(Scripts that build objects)
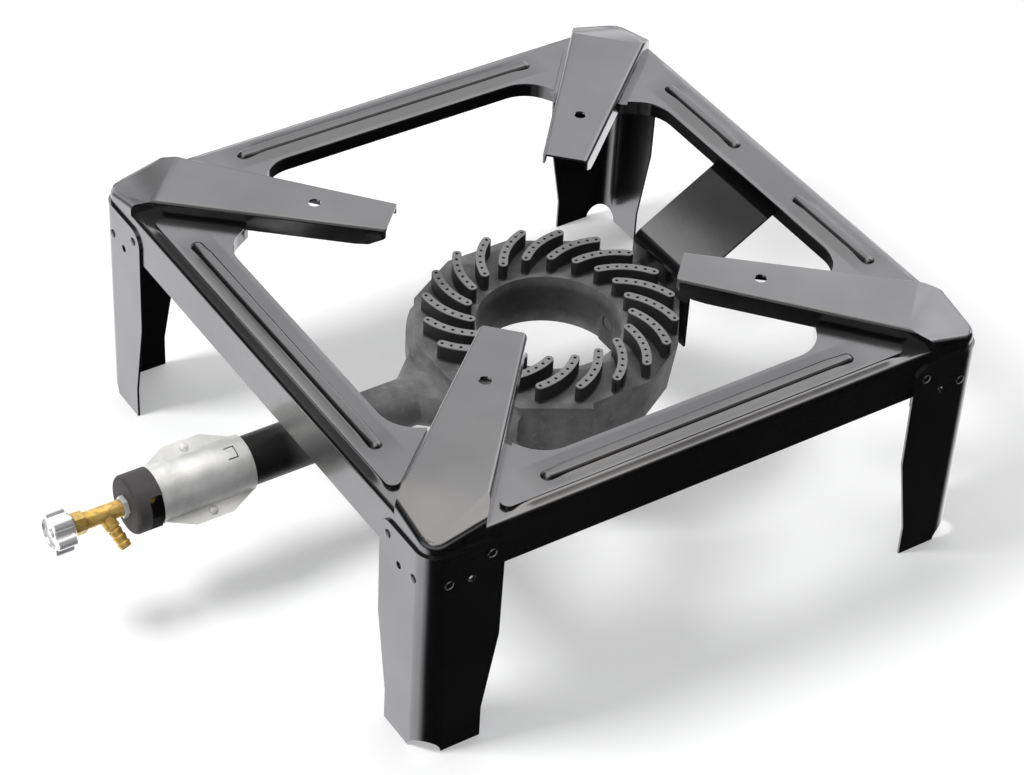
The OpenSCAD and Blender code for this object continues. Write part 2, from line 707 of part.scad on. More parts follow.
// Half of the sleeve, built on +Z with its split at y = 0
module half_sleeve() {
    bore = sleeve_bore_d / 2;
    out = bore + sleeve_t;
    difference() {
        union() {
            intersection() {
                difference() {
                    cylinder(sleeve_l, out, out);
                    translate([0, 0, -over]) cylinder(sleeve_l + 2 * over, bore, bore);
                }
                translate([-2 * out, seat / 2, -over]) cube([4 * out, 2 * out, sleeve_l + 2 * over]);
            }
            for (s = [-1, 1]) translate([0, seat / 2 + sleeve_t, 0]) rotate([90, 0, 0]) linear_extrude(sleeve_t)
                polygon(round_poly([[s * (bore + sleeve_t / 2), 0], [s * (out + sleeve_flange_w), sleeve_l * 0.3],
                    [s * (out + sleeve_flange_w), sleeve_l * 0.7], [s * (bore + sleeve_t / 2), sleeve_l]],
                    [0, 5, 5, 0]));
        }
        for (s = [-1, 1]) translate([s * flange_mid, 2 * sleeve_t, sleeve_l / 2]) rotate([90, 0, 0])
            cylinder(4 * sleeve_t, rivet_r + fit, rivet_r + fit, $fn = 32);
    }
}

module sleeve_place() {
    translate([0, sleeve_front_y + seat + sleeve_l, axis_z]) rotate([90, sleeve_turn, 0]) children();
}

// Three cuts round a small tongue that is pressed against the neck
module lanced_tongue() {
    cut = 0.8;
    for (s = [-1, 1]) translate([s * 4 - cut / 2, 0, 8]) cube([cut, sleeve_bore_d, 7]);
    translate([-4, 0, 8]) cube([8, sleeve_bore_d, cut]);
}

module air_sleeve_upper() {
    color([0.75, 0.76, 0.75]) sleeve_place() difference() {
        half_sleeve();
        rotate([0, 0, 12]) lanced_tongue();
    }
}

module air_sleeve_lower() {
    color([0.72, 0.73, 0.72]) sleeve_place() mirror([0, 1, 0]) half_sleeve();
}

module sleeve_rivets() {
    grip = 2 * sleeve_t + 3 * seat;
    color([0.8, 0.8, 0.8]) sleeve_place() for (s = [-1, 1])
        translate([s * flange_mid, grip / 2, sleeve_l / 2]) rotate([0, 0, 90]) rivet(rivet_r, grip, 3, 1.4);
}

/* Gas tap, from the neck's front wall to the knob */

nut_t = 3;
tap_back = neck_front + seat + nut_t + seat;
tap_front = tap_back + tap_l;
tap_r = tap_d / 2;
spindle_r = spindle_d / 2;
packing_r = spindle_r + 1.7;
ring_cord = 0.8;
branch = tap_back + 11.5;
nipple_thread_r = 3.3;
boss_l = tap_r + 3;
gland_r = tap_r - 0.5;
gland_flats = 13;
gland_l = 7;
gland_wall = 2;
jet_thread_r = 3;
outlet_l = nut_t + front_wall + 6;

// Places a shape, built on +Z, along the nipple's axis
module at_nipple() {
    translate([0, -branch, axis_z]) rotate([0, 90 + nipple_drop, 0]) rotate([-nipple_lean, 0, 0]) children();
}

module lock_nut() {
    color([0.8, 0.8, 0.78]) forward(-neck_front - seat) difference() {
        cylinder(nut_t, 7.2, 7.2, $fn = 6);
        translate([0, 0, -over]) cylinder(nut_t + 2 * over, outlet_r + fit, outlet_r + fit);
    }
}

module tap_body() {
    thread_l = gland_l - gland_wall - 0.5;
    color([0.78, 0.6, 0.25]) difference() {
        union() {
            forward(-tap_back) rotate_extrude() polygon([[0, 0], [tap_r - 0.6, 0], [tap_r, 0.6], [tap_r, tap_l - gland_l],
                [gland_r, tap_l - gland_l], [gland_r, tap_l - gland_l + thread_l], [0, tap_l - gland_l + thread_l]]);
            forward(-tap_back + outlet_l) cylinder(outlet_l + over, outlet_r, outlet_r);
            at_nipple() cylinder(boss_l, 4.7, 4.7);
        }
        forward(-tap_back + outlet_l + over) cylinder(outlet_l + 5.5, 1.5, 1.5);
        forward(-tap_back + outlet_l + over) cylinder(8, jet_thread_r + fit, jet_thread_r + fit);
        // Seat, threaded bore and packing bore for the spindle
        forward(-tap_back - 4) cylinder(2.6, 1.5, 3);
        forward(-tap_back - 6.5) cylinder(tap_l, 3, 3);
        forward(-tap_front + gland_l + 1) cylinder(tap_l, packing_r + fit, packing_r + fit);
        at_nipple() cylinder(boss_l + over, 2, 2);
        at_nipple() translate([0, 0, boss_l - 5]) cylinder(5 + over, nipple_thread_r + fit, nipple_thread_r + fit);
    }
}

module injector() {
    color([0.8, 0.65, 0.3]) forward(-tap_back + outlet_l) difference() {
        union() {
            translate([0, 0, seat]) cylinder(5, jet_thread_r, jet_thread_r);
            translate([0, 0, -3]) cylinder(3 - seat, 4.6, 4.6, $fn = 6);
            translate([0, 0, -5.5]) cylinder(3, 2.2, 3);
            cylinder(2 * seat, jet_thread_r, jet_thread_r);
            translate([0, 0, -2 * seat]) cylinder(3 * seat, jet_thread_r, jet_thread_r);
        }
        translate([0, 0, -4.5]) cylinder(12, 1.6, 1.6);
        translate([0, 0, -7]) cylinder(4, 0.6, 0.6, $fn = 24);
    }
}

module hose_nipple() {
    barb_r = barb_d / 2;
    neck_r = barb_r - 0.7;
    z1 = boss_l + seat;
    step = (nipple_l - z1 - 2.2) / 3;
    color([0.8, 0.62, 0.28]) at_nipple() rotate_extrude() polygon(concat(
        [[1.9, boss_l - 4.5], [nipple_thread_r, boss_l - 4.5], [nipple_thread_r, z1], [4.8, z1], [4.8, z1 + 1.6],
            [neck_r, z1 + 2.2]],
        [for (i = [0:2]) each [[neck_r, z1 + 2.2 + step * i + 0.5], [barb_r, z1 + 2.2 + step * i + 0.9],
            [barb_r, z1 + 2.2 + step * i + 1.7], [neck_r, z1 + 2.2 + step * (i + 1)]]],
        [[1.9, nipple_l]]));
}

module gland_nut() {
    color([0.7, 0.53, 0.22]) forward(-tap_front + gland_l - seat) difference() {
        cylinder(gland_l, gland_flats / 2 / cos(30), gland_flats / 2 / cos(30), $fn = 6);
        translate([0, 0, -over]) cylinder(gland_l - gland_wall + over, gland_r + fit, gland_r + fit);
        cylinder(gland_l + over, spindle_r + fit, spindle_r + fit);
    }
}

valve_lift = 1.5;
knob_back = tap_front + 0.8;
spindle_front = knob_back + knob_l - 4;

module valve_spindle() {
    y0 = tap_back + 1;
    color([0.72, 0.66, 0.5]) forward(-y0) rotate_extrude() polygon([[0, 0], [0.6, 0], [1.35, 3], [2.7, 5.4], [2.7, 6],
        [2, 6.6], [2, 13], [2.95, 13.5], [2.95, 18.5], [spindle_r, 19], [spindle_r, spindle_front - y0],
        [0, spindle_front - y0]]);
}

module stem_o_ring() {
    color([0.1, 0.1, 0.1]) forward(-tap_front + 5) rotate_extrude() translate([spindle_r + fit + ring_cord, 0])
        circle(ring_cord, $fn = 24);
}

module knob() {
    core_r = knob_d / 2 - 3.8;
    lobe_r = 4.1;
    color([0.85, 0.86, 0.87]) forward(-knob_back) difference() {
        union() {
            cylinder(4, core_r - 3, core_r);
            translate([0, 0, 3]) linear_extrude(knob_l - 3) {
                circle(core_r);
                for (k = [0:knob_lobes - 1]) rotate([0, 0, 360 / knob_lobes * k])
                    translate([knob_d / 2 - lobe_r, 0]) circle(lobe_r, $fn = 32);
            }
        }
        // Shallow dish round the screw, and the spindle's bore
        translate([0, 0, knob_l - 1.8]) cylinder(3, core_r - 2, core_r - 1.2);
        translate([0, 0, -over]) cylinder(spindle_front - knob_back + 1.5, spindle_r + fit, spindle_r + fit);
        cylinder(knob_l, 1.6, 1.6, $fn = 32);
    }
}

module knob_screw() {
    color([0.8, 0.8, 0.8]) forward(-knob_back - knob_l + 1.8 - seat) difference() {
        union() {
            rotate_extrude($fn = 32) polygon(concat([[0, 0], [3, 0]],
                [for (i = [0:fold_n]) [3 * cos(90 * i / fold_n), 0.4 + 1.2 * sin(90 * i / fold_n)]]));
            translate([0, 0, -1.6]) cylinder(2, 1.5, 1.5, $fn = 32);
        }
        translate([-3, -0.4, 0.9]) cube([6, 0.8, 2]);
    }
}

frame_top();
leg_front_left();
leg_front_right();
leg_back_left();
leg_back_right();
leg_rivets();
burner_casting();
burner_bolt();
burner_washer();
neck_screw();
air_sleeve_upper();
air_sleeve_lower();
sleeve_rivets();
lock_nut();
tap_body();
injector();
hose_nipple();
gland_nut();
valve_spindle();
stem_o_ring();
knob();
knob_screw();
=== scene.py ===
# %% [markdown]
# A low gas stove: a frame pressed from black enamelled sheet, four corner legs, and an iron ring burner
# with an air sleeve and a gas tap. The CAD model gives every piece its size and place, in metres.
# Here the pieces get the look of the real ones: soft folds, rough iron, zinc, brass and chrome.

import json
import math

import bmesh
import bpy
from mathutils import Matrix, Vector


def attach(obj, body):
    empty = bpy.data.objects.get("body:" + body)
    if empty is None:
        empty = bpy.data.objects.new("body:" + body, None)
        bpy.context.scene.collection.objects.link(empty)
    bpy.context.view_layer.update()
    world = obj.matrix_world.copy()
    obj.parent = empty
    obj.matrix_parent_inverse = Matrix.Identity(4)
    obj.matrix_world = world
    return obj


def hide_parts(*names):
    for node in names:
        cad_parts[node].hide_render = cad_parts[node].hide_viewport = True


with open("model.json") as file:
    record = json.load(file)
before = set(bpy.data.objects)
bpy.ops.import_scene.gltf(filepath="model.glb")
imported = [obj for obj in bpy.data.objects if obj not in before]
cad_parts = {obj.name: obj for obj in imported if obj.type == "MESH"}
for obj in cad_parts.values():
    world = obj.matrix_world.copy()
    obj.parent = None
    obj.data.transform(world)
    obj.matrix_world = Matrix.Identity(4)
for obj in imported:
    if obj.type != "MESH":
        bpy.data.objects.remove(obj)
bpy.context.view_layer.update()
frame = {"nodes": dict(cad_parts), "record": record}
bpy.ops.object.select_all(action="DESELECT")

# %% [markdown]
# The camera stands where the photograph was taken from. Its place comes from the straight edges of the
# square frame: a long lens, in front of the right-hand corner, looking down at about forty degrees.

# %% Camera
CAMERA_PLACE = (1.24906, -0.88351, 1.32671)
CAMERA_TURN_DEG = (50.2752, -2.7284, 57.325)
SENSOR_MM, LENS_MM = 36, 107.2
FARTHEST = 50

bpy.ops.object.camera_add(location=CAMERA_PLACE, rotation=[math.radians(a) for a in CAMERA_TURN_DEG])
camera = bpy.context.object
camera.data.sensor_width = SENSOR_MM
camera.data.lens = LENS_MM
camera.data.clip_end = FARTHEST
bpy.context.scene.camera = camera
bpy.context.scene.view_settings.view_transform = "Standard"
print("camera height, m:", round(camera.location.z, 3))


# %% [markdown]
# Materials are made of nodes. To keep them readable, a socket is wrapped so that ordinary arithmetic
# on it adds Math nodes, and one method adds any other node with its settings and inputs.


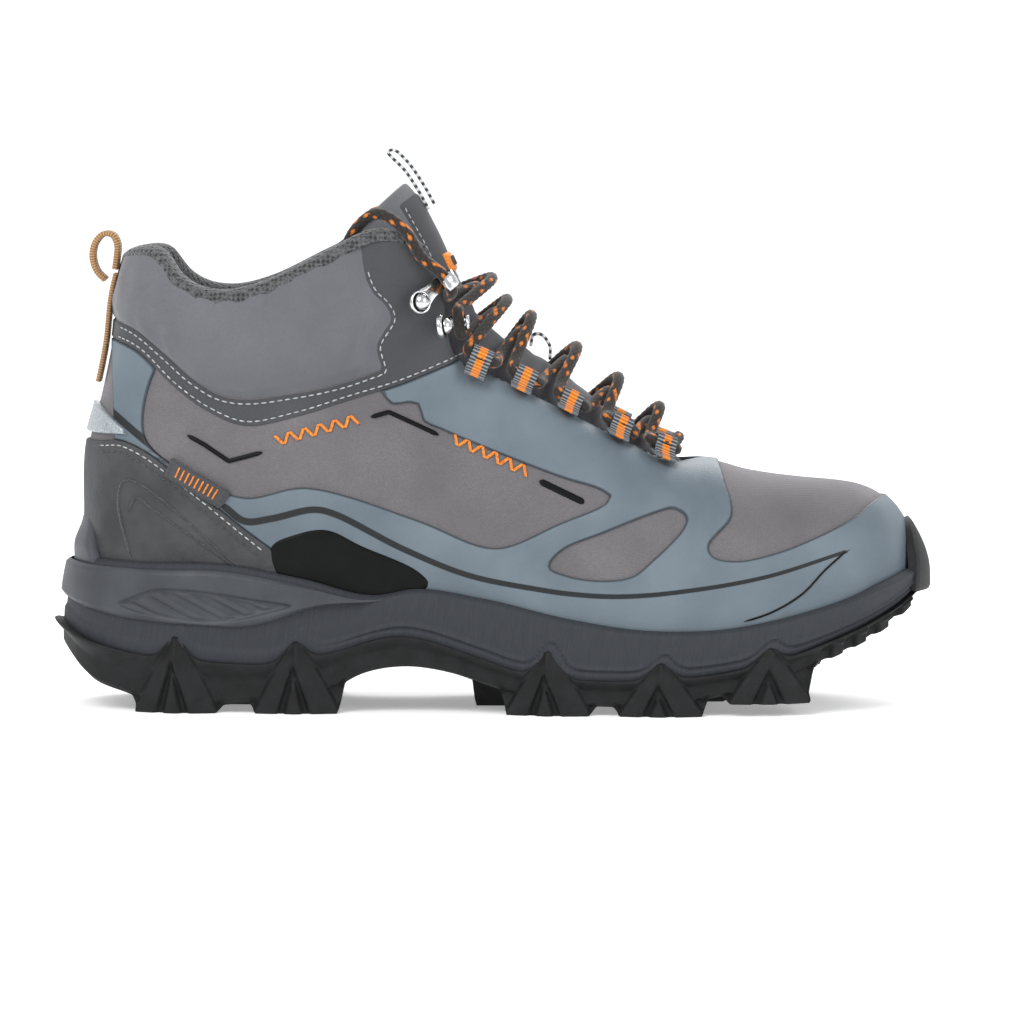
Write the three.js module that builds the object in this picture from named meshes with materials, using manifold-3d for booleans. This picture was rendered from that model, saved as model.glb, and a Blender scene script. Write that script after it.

→ PROBLEM: Output exactly those lines that lie from the line with "frame_top();" through the line with "for node in", with both of those lines included.

→ WRITTEN RESPONSE:
frame_top();
leg_front_left();
leg_front_right();
leg_back_left();
leg_back_right();
leg_rivets();
burner_casting();
burner_bolt();
burner_washer();
neck_screw();
air_sleeve_upper();
air_sleeve_lower();
sleeve_rivets();
lock_nut();
tap_body();
injector();
hose_nipple();
gland_nut();
valve_spindle();
stem_o_ring();
knob();
knob_screw();
=== scene.py ===
# %% [markdown]
# A low gas stove: a frame pressed from black enamelled sheet, four corner legs, and an iron ring burner
# with an air sleeve and a gas tap. The CAD model gives every piece its size and place, in metres.
# Here the pieces get the look of the real ones: soft folds, rough iron, zinc, brass and chrome.

import json
import math

import bmesh
import bpy
from mathutils import Matrix, Vector


def attach(obj, body):
    empty = bpy.data.objects.get("body:" + body)
    if empty is None:
        empty = bpy.data.objects.new("body:" + body, None)
        bpy.context.scene.collection.objects.link(empty)
    bpy.context.view_layer.update()
    world = obj.matrix_world.copy()
    obj.parent = empty
    obj.matrix_parent_inverse = Matrix.Identity(4)
    obj.matrix_world = world
    return obj


def hide_parts(*names):
    for node in names:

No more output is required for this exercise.